BEGIN
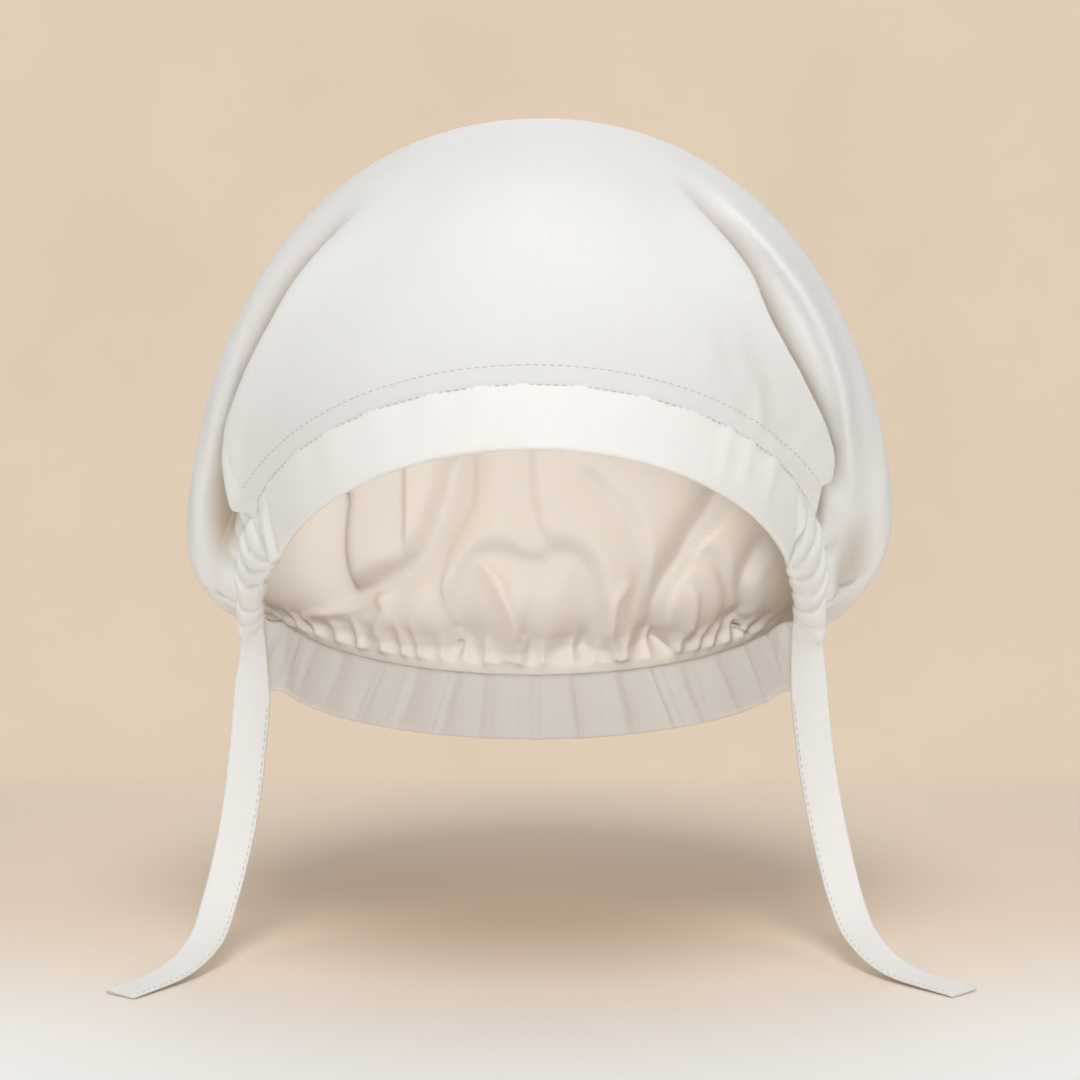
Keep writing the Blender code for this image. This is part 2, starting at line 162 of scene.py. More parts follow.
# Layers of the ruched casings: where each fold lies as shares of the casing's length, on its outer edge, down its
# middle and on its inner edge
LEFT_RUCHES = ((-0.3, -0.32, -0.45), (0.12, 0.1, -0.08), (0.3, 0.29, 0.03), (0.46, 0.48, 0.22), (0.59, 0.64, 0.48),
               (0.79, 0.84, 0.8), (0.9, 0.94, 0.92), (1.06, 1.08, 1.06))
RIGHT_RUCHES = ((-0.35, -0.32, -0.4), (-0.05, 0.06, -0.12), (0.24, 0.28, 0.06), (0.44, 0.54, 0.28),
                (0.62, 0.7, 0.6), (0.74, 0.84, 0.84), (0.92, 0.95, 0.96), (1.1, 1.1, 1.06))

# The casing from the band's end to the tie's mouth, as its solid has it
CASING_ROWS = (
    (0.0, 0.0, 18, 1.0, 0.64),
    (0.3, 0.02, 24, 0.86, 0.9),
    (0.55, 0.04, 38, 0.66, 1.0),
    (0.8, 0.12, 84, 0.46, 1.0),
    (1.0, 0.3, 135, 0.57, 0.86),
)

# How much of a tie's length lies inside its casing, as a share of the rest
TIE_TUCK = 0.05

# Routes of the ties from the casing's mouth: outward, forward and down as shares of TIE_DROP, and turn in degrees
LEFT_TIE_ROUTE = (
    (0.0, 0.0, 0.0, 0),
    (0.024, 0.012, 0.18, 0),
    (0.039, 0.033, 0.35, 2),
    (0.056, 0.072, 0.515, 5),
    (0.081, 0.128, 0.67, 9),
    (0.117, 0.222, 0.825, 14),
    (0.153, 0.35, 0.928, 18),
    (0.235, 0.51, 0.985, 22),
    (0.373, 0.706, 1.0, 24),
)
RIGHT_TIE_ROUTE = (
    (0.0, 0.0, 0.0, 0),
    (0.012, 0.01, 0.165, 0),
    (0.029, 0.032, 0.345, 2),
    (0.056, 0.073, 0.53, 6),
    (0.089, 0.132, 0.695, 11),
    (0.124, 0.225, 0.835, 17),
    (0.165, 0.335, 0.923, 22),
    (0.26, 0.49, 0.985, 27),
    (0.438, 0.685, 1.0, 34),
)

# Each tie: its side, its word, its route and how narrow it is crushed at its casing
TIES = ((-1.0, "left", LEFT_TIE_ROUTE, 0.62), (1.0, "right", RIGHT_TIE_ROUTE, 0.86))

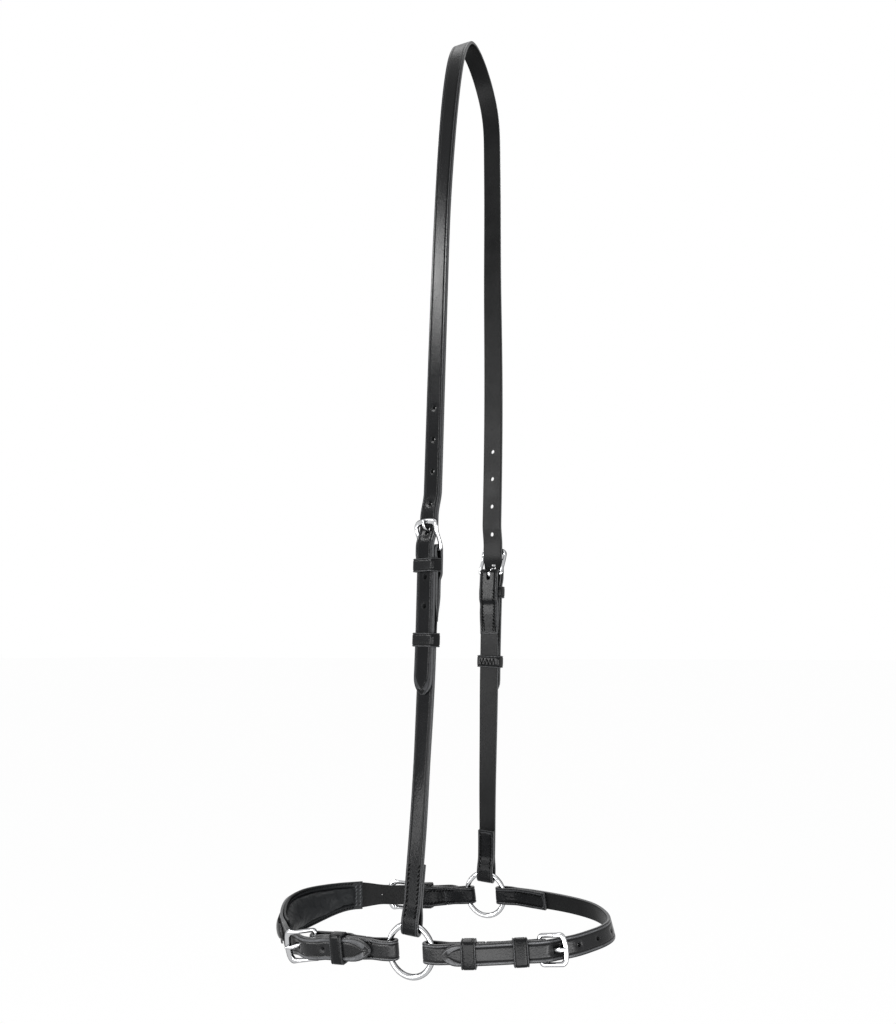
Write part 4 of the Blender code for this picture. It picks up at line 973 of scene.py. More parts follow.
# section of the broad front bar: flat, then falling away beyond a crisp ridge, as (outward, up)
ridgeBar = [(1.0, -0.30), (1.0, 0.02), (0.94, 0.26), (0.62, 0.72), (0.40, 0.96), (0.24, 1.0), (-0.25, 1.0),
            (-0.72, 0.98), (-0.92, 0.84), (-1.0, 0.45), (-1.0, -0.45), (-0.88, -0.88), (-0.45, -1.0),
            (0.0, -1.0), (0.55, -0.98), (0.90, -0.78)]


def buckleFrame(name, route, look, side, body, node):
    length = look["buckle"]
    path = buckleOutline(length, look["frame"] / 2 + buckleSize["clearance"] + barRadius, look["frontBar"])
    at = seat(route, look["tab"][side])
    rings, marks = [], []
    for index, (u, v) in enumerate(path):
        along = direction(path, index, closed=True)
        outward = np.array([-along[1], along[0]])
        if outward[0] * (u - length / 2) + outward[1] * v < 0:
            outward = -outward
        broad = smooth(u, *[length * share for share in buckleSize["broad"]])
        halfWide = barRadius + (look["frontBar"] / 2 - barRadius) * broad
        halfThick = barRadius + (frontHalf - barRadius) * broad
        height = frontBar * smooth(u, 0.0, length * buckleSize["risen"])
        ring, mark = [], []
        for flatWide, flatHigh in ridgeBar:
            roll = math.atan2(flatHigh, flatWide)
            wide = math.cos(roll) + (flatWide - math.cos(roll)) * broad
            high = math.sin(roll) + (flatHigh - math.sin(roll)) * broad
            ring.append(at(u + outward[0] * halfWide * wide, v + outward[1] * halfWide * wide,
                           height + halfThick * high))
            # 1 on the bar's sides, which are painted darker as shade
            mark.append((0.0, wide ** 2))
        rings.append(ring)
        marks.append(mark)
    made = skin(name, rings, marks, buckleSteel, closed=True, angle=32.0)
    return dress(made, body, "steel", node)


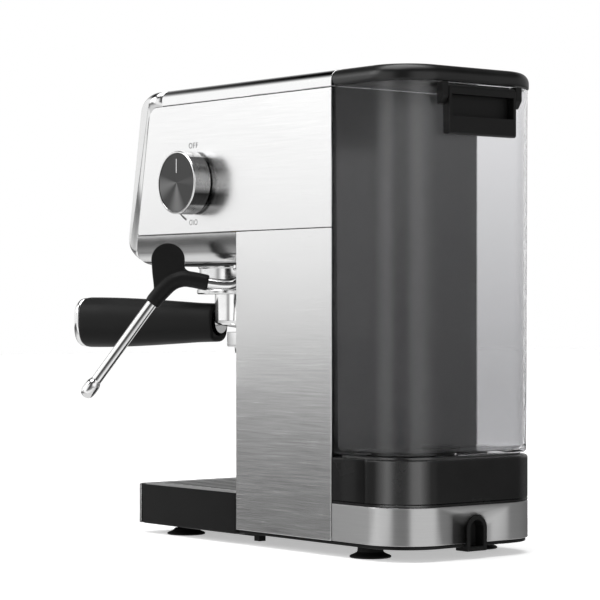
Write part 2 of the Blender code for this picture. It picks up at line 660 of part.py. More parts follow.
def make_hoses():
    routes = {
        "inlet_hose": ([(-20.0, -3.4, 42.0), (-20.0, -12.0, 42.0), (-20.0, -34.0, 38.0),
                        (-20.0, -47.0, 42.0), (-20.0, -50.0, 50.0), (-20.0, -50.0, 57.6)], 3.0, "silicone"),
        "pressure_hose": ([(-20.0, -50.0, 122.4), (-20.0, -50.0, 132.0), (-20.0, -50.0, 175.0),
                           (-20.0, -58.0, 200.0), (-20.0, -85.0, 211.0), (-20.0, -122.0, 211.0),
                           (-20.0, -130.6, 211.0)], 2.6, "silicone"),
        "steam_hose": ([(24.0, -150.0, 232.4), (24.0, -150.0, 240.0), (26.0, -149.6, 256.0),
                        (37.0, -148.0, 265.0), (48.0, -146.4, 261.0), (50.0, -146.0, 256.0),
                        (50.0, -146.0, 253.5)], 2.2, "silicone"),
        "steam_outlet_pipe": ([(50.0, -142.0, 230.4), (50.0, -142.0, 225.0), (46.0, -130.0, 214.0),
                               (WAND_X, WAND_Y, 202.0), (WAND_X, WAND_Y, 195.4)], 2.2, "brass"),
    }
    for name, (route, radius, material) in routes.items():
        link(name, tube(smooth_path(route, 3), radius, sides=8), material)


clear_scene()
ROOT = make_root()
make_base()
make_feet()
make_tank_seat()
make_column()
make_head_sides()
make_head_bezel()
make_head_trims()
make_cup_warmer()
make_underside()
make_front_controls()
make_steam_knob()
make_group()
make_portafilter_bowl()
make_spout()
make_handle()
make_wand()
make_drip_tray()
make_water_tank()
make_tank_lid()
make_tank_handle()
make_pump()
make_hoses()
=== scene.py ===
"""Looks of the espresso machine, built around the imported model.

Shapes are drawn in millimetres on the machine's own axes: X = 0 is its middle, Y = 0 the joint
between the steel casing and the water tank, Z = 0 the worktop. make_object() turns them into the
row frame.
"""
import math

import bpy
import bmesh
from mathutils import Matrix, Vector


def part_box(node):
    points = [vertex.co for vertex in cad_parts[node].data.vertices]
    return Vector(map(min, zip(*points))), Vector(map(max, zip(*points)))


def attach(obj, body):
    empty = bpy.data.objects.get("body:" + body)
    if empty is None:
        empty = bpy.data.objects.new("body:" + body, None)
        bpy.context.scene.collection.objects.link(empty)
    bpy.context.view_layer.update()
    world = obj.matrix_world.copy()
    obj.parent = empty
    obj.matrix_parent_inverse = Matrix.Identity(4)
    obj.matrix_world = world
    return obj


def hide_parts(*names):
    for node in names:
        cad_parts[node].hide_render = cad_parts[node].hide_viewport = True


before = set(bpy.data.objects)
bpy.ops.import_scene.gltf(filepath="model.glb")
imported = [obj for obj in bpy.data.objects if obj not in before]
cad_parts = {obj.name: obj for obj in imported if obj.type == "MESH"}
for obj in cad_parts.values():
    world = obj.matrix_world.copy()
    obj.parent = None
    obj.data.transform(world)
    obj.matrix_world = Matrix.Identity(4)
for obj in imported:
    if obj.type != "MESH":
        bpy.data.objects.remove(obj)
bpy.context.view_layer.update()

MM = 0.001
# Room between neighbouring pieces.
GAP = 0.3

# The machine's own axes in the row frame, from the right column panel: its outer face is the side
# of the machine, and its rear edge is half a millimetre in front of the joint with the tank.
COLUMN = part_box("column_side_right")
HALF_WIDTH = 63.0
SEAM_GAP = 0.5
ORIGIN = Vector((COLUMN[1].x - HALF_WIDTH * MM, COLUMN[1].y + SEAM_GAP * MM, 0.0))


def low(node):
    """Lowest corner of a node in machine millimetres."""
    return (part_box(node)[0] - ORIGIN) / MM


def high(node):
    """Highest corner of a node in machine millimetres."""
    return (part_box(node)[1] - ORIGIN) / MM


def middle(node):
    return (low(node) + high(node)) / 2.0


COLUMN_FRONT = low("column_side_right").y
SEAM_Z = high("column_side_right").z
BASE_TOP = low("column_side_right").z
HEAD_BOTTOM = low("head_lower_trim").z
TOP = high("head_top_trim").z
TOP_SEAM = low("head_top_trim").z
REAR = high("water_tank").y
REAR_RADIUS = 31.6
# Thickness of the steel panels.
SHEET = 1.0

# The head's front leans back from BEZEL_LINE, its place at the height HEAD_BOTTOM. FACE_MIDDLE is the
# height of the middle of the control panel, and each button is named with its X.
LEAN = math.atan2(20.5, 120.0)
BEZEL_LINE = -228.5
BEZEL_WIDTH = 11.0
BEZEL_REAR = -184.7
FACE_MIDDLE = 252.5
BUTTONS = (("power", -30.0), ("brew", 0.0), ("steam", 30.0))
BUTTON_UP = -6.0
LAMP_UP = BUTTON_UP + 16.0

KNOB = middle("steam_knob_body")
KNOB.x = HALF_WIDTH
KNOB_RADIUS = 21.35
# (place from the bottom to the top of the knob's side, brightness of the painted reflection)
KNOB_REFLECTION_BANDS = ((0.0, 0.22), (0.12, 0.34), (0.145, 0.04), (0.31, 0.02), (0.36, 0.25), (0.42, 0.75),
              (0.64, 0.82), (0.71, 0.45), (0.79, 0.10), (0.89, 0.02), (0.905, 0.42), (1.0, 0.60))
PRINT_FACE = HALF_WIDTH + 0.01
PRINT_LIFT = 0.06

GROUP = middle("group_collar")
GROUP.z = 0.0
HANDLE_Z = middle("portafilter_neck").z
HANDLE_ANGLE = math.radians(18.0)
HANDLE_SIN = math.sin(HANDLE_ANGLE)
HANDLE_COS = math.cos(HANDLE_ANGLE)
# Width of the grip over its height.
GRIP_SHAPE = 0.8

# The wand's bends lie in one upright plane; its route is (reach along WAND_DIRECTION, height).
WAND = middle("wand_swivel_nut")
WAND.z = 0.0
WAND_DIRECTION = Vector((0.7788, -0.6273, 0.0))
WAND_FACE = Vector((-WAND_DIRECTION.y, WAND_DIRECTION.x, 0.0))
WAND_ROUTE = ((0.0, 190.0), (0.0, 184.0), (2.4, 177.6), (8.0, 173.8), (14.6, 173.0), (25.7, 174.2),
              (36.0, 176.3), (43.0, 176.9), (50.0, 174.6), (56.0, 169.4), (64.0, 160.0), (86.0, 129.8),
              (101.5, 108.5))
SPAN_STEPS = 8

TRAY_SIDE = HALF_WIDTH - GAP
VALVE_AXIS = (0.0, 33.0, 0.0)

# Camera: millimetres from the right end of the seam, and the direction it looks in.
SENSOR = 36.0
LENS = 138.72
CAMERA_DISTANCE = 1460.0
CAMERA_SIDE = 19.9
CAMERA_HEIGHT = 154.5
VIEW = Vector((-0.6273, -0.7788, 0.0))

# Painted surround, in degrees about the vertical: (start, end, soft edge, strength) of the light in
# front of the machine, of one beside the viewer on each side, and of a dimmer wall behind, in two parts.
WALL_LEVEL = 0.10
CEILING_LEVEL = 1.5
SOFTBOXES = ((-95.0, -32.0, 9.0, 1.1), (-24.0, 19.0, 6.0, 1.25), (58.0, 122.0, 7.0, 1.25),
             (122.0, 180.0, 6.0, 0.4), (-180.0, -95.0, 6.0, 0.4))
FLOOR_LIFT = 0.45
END
• _TASK REQUIREMENTS_
Output exactly those lines that lie from the line with "Write part 4" through the line with "(0.0, -1.0), (0.55, -0.98), (0.90, -0.78)]", with both of those lines included.

• _TASK OUTPUT_
Write part 4 of the Blender code for this picture. It picks up at line 973 of scene.py. More parts follow.
# section of the broad front bar: flat, then falling away beyond a crisp ridge, as (outward, up)
ridgeBar = [(1.0, -0.30), (1.0, 0.02), (0.94, 0.26), (0.62, 0.72), (0.40, 0.96), (0.24, 1.0), (-0.25, 1.0),
            (-0.72, 0.98), (-0.92, 0.84), (-1.0, 0.45), (-1.0, -0.45), (-0.88, -0.88), (-0.45, -1.0),
            (0.0, -1.0), (0.55, -0.98), (0.90, -0.78)]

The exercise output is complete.